▶ [PROBLEM REQUIREMENTS]: Quote every line as given.

#####

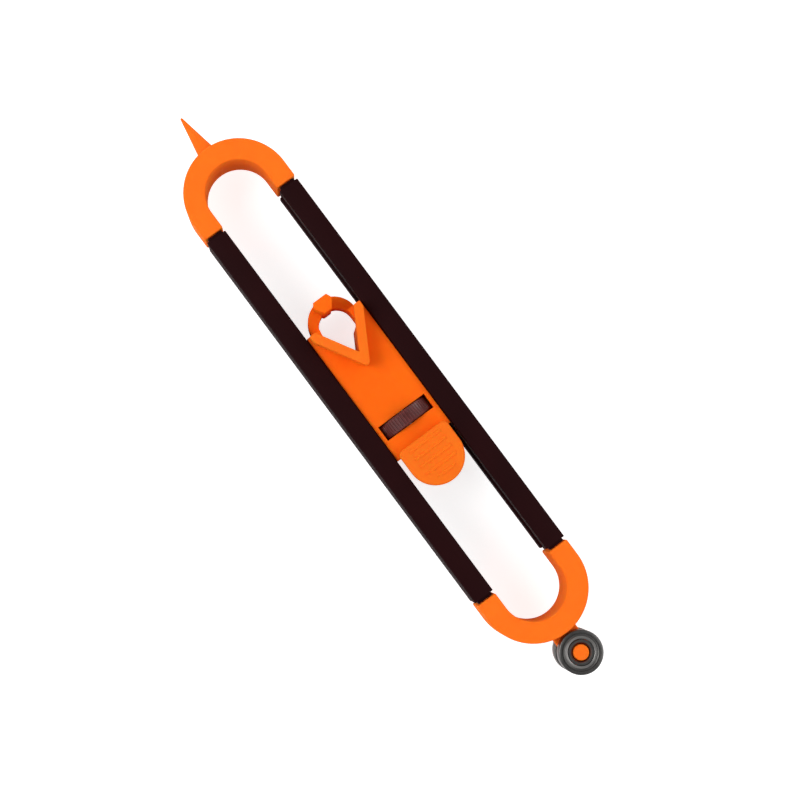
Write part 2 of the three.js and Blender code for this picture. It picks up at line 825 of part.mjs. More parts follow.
// The lever's ribbed plate is pressed by the thumb; its web turns on the pin, and the bar on its nose
// reaches into both rails, where its pads press on the slots' lower lips
function thumbLever() {
  const plate = upright(thumbOutline(leverHalfWidth, leverHead), leverUnderside, leverTop, leverEdge, 16);
  const webReach = 4;
  const noseRise = 1.4;
  const webTop = leverUnderside + leverEdge;
  const webBack = pivotStation - webReach;
  const webFront = carriageTail - earGap;
  const heel = pivotHeight - earRadius;
  const web = crosswise(polygon([
    [webBack, webTop],
    [webBack, pivotHeight],
    [pivotStation - earRadius, heel],
    [pivotStation + earRadius, heel],
    [barFar, barBottom],
    [barFar, barTop],
    [webFront, barTop + noseRise],
    [webFront, webTop],
  ]), noseHalfWidth);
  const bar = block(-padOuter, padOuter, barNear, barFar, barBottom, barTop);
  const bossEnd = leverUnderside - bossHeight;
  const boss = barUp(leverBossRadius, bossEnd, webTop, 0, leverBossStation, 14);
  const pinBore = barAcross(pinRadius + clearance, noseHalfWidth + overrun, pivotStation, pivotHeight);
  const ribs = gripBars(leverTop, gripHeight);
  return piece('thumb_lever', cut(join(plate, web, bar, boss, ribs), pinBore), orange);
}

function brakePad(name, side) {
  const left = Math.min(side * padInner, side * padOuter);
  const right = Math.max(side * padInner, side * padOuter);
  const near = barNear + clearance;
  const far = barFar - clearance;
  return piece(name, block(left, right, near, far, padBottom, padBottom + padThickness), rubber);
}

function leverPin() {
  const pin = barAcross(pinRadius, earOuter - pinInset, pivotStation, pivotHeight);
  return piece('lever_pin', pin, platedSteel);
}

// A compression spring as one wire: a helix with five sides to the wire and eight steps to the curl
function leverSpring() {
  const low = restThickness + clearance + springWireRadius;
  const high = leverUnderside - clearance - springWireRadius;
  const steps = 8;
  const sides = 5;
  class Helix extends THREE.Curve {
    getPoint(share, target = new THREE.Vector3()) {
      const angle = 2 * Math.PI * springCurls * share;
      const height = low + (high - low) * share;
      return target.set(springCoilRadius * Math.cos(angle), springCoilRadius * Math.sin(angle), height);
    }
  }
  const path = new Helix();
  const section = [];
  for (let index = 0; index < sides; index += 1) {
    const angle = (2 * Math.PI * index) / sides;
    section.push([springWireRadius * Math.cos(angle), springWireRadius * Math.sin(angle)]);
  }
  const geometry = new THREE.ExtrudeGeometry(polygon(section), {
    steps: steps * springCurls,
    extrudePath: path,
    bevelEnabled: false,
  });
  geometry.translate(0, springStation, 0);

  // The least distance between two points of the path a curl or so apart, less the wire
  const points = path.getPoints(steps * springCurls);
  let least = Infinity;
  points.forEach((point, index) => {
    points.slice(index + steps / 2).forEach((other) => {
      least = Math.min(least, point.distanceTo(other));
    });
  });
  console.log(`lever_spring: least gap between curls ${(least - 2 * springWireRadius).toFixed(2)} mm`);
  return piece('lever_spring', solidOf(geometry), springSteel);
}

const carriage = new THREE.Group();
carriage.position.y = carriageStation;
carriage.add(
  carriageBody(),
  carriageBase(),
  ...coverScrews(),
  pencilJaw(),
  jawScrew(),
  thumbwheel(),
  thumbLever(),
  brakePad('left_brake_pad', -1),
  brakePad('right_brake_pad', 1),
  leverPin(),
  leverSpring(),
);

const gauge = new THREE.Group();
gauge.add(
  rail('left_rail', -1),
  rail('right_rail', 1),
  pointerEndCap(),
  wheelEndCap(),
  bearing('front', 1),
  bearing('rear', -1),
  carriage,
);

export default gauge;
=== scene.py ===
"""Contour gauge for scribing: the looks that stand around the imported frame.

Each operator makes one piece or one group of like pieces. All lengths are metres in the frame's own
axes: X across the gauge, Y along it towards the pointer, Z from its back to its front.
"""
import math
from contextlib import contextmanager

import bmesh
import bpy
from bpy.props import FloatProperty, FloatVectorProperty, IntProperty, PointerProperty
from bpy.types import Operator, Panel, PropertyGroup
from mathutils import Matrix, Vector


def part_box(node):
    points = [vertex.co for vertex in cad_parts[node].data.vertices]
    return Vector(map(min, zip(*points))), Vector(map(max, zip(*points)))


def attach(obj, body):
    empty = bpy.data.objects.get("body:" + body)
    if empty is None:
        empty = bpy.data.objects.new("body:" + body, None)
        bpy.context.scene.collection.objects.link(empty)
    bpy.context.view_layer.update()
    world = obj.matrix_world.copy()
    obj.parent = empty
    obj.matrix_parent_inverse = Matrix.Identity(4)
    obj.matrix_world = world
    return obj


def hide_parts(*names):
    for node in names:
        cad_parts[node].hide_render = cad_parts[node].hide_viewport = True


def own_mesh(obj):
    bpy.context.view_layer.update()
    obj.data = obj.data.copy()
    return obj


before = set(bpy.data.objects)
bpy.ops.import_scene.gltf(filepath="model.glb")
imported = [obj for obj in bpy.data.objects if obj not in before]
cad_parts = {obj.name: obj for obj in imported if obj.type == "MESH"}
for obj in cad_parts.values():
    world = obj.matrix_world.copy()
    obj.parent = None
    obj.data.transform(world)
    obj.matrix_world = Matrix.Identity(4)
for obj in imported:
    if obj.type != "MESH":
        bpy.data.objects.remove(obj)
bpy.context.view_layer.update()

bl_info = {
    "name": "Contour gauge",
    "version": (1, 0, 0),
    "blender": (4, 5, 0),
    "location": "3D View > Sidebar > Gauge",
    "description": "Builds a scribing gauge with its rails, end caps, wheels and pencil carriage",
    "category": "Object",
}

MM = 0.001
# Points nearer to each other than this are one point
MERGE = 0.001 * MM
# The usual room between two pieces
GAP = 0.3 * MM
LEFT, RIGHT = -1, 1
FRONT, BACK = 1, -1

# Each axis's direction, and the turn that lays a primitive's own Z along it
AXES = {
    "X": (Vector((1, 0, 0)), (0, math.pi / 2, 0)),
    "Y": (Vector((0, 1, 0)), (math.pi / 2, 0, 0)),
    "Z": (Vector((0, 0, 1)), (0, 0, 0)),
}

# The stage's floor, light and room: metres, watts and strengths
FLOOR_SIZE, FLOOR_GLOW, FLOOR_GLOSS = 6, 0.72, 0.2
ROOM_WALL, ROOM_CEILING = 1.1, 0.3
KEY_PLACE, KEY_SIZE, KEY_POWER = (-0.6, 0.45, 0.95), 0.6, 7
FILL_PLACE, FILL_SIZE, FILL_POWER = (0.8, -0.5, 0.9), 1.0, 5

# The camera's place, aim and upward direction, and its focal length and sensor in millimetres
CAMERA_PLACE = Vector((-47.6, -15.8, 580.5)) * MM
CAMERA_AIM = Vector((1.7, -5.2, 23.5)) * MM
CAMERA_UP = Vector((0.5986, 0.801, 0))
CAMERA_LENS, CAMERA_SENSOR = 76, 36

# Most of a noise texture lies between these
NOISE_LOW, NOISE_HIGH = 0.3, 0.7

# Radii of a bearing shield's raised land and of the sunk band round it; painted shade fades in
# between them
SHIELD_LAND, SHIELD_BAND = 5.3 * MM, 5.5 * MM


def linear(code):
    """A colour written as an sRGB hex value, in linear light."""
    shares = [int(code[start:start + 2], 16) / 255 for start in (0, 2, 4)]
    return tuple(
        share / 12.92 if share <= 0.04045 else ((share + 0.055) / 1.055) ** 2.4
        for share in shares
    )


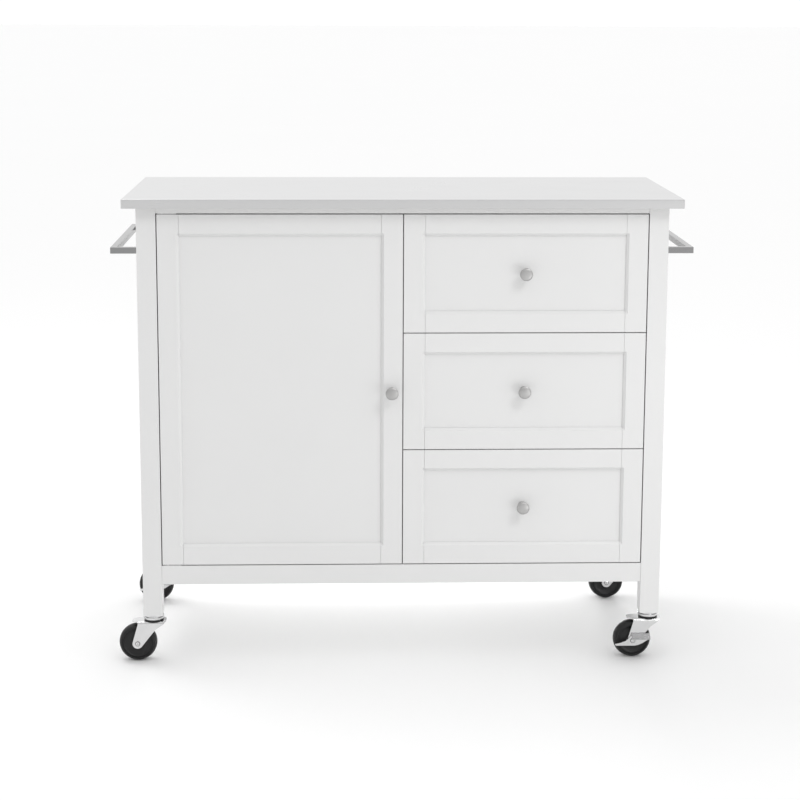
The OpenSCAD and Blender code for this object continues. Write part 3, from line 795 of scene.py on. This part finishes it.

#####

▶ [EXPECTED ANSWER]:
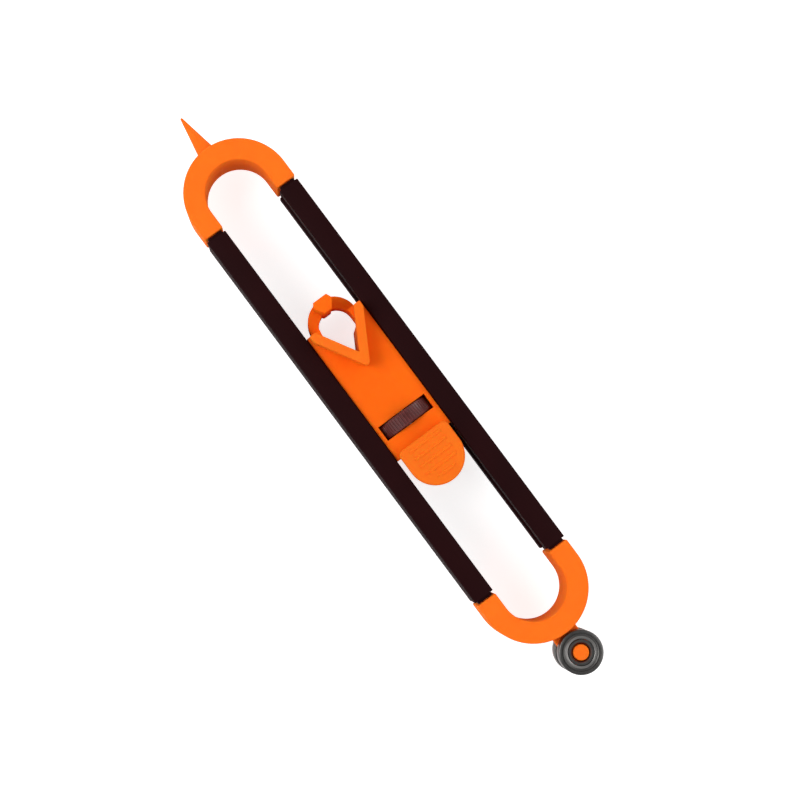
Write part 2 of the three.js and Blender code for this picture. It picks up at line 825 of part.mjs. More parts follow.
// The lever's ribbed plate is pressed by the thumb; its web turns on the pin, and the bar on its nose
// reaches into both rails, where its pads press on the slots' lower lips
function thumbLever() {
  const plate = upright(thumbOutline(leverHalfWidth, leverHead), leverUnderside, leverTop, leverEdge, 16);
  const webReach = 4;
  const noseRise = 1.4;
  const webTop = leverUnderside + leverEdge;
  const webBack = pivotStation - webReach;
  const webFront = carriageTail - earGap;
  const heel = pivotHeight - earRadius;
  const web = crosswise(polygon([
    [webBack, webTop],
    [webBack, pivotHeight],
    [pivotStation - earRadius, heel],
    [pivotStation + earRadius, heel],
    [barFar, barBottom],
    [barFar, barTop],
    [webFront, barTop + noseRise],
    [webFront, webTop],
  ]), noseHalfWidth);
  const bar = block(-padOuter, padOuter, barNear, barFar, barBottom, barTop);
  const bossEnd = leverUnderside - bossHeight;
  const boss = barUp(leverBossRadius, bossEnd, webTop, 0, leverBossStation, 14);
  const pinBore = barAcross(pinRadius + clearance, noseHalfWidth + overrun, pivotStation, pivotHeight);
  const ribs = gripBars(leverTop, gripHeight);
  return piece('thumb_lever', cut(join(plate, web, bar, boss, ribs), pinBore), orange);
}

function brakePad(name, side) {
  const left = Math.min(side * padInner, side * padOuter);
  const right = Math.max(side * padInner, side * padOuter);
  const near = barNear + clearance;
  const far = barFar - clearance;
  return piece(name, block(left, right, near, far, padBottom, padBottom + padThickness), rubber);
}

function leverPin() {
  const pin = barAcross(pinRadius, earOuter - pinInset, pivotStation, pivotHeight);
  return piece('lever_pin', pin, platedSteel);
}

// A compression spring as one wire: a helix with five sides to the wire and eight steps to the curl
function leverSpring() {
  const low = restThickness + clearance + springWireRadius;
  const high = leverUnderside - clearance - springWireRadius;
  const steps = 8;
  const sides = 5;
  class Helix extends THREE.Curve {
    getPoint(share, target = new THREE.Vector3()) {
      const angle = 2 * Math.PI * springCurls * share;
      const height = low + (high - low) * share;
      return target.set(springCoilRadius * Math.cos(angle), springCoilRadius * Math.sin(angle), height);
    }
  }
  const path = new Helix();
  const section = [];
  for (let index = 0; index < sides; index += 1) {
    const angle = (2 * Math.PI * index) / sides;
    section.push([springWireRadius * Math.cos(angle), springWireRadius * Math.sin(angle)]);
  }
  const geometry = new THREE.ExtrudeGeometry(polygon(section), {
    steps: steps * springCurls,
    extrudePath: path,
    bevelEnabled: false,
  });
  geometry.translate(0, springStation, 0);

  // The least distance between two points of the path a curl or so apart, less the wire
  const points = path.getPoints(steps * springCurls);
  let least = Infinity;
  points.forEach((point, index) => {
    points.slice(index + steps / 2).forEach((other) => {
      least = Math.min(least, point.distanceTo(other));
    });
  });
  console.log(`lever_spring: least gap between curls ${(least - 2 * springWireRadius).toFixed(2)} mm`);
  return piece('lever_spring', solidOf(geometry), springSteel);
}

const carriage = new THREE.Group();
carriage.position.y = carriageStation;
carriage.add(
  carriageBody(),
  carriageBase(),
  ...coverScrews(),
  pencilJaw(),
  jawScrew(),
  thumbwheel(),
  thumbLever(),
  brakePad('left_brake_pad', -1),
  brakePad('right_brake_pad', 1),
  leverPin(),
  leverSpring(),
);

const gauge = new THREE.Group();
gauge.add(
  rail('left_rail', -1),
  rail('right_rail', 1),
  pointerEndCap(),
  wheelEndCap(),
  bearing('front', 1),
  bearing('rear', -1),
  carriage,
);

export default gauge;
=== scene.py ===
"""Contour gauge for scribing: the looks that stand around the imported frame.

Each operator makes one piece or one group of like pieces. All lengths are metres in the frame's own
axes: X across the gauge, Y along it towards the pointer, Z from its back to its front.
"""
import math
from contextlib import contextmanager

import bmesh
import bpy
from bpy.props import FloatProperty, FloatVectorProperty, IntProperty, PointerProperty
from bpy.types import Operator, Panel, PropertyGroup
from mathutils import Matrix, Vector


def part_box(node):
    points = [vertex.co for vertex in cad_parts[node].data.vertices]
    return Vector(map(min, zip(*points))), Vector(map(max, zip(*points)))


def attach(obj, body):
    empty = bpy.data.objects.get("body:" + body)
    if empty is None:
        empty = bpy.data.objects.new("body:" + body, None)
        bpy.context.scene.collection.objects.link(empty)
    bpy.context.view_layer.update()
    world = obj.matrix_world.copy()
    obj.parent = empty
    obj.matrix_parent_inverse = Matrix.Identity(4)
    obj.matrix_world = world
    return obj


def hide_parts(*names):
    for node in names:
        cad_parts[node].hide_render = cad_parts[node].hide_viewport = True


def own_mesh(obj):
    bpy.context.view_layer.update()
    obj.data = obj.data.copy()
    return obj


before = set(bpy.data.objects)
bpy.ops.import_scene.gltf(filepath="model.glb")
imported = [obj for obj in bpy.data.objects if obj not in before]
cad_parts = {obj.name: obj for obj in imported if obj.type == "MESH"}
for obj in cad_parts.values():
    world = obj.matrix_world.copy()
    obj.parent = None
    obj.data.transform(world)
    obj.matrix_world = Matrix.Identity(4)
for obj in imported:
    if obj.type != "MESH":
        bpy.data.objects.remove(obj)
bpy.context.view_layer.update()

bl_info = {
    "name": "Contour gauge",
    "version": (1, 0, 0),
    "blender": (4, 5, 0),
    "location": "3D View > Sidebar > Gauge",
    "description": "Builds a scribing gauge with its rails, end caps, wheels and pencil carriage",
    "category": "Object",
}

MM = 0.001
# Points nearer to each other than this are one point
MERGE = 0.001 * MM
# The usual room between two pieces
GAP = 0.3 * MM
LEFT, RIGHT = -1, 1
FRONT, BACK = 1, -1

# Each axis's direction, and the turn that lays a primitive's own Z along it
AXES = {
    "X": (Vector((1, 0, 0)), (0, math.pi / 2, 0)),
    "Y": (Vector((0, 1, 0)), (math.pi / 2, 0, 0)),
    "Z": (Vector((0, 0, 1)), (0, 0, 0)),
}

# The stage's floor, light and room: metres, watts and strengths
FLOOR_SIZE, FLOOR_GLOW, FLOOR_GLOSS = 6, 0.72, 0.2
ROOM_WALL, ROOM_CEILING = 1.1, 0.3
KEY_PLACE, KEY_SIZE, KEY_POWER = (-0.6, 0.45, 0.95), 0.6, 7
FILL_PLACE, FILL_SIZE, FILL_POWER = (0.8, -0.5, 0.9), 1.0, 5

# The camera's place, aim and upward direction, and its focal length and sensor in millimetres
CAMERA_PLACE = Vector((-47.6, -15.8, 580.5)) * MM
CAMERA_AIM = Vector((1.7, -5.2, 23.5)) * MM
CAMERA_UP = Vector((0.5986, 0.801, 0))
CAMERA_LENS, CAMERA_SENSOR = 76, 36

# Most of a noise texture lies between these
NOISE_LOW, NOISE_HIGH = 0.3, 0.7

# Radii of a bearing shield's raised land and of the sunk band round it; painted shade fades in
# between them
SHIELD_LAND, SHIELD_BAND = 5.3 * MM, 5.5 * MM


def linear(code):
    """A colour written as an sRGB hex value, in linear light."""
    shares = [int(code[start:start + 2], 16) / 255 for start in (0, 2, 4)]
    return tuple(
        share / 12.92 if share <= 0.04045 else ((share + 0.055) / 1.055) ** 2.4
        for share in shares
    )


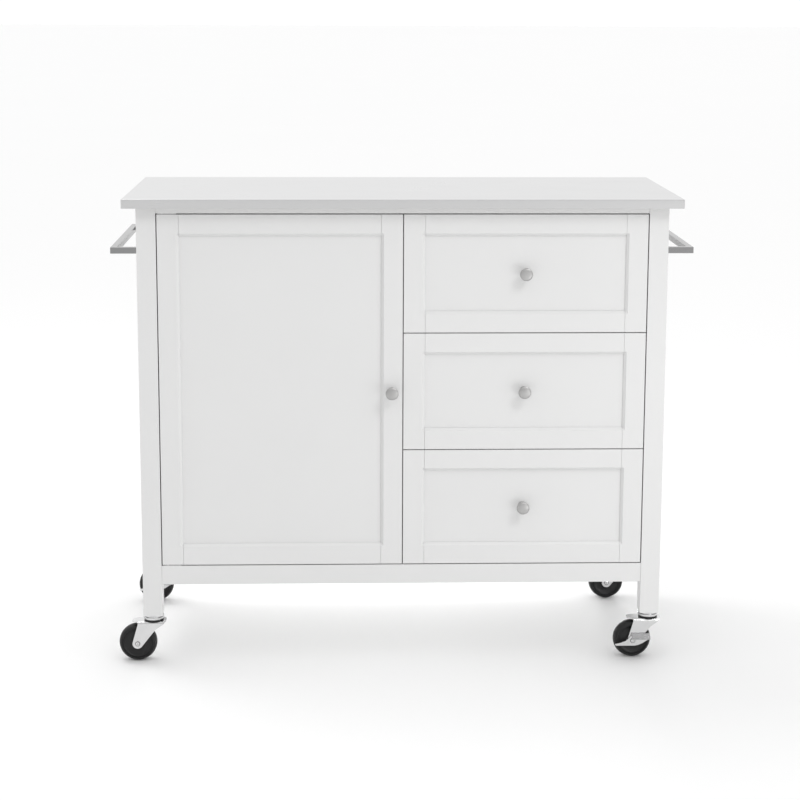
The OpenSCAD and Blender code for this object continues. Write part 3, from line 795 of scene.py on. This part finishes it.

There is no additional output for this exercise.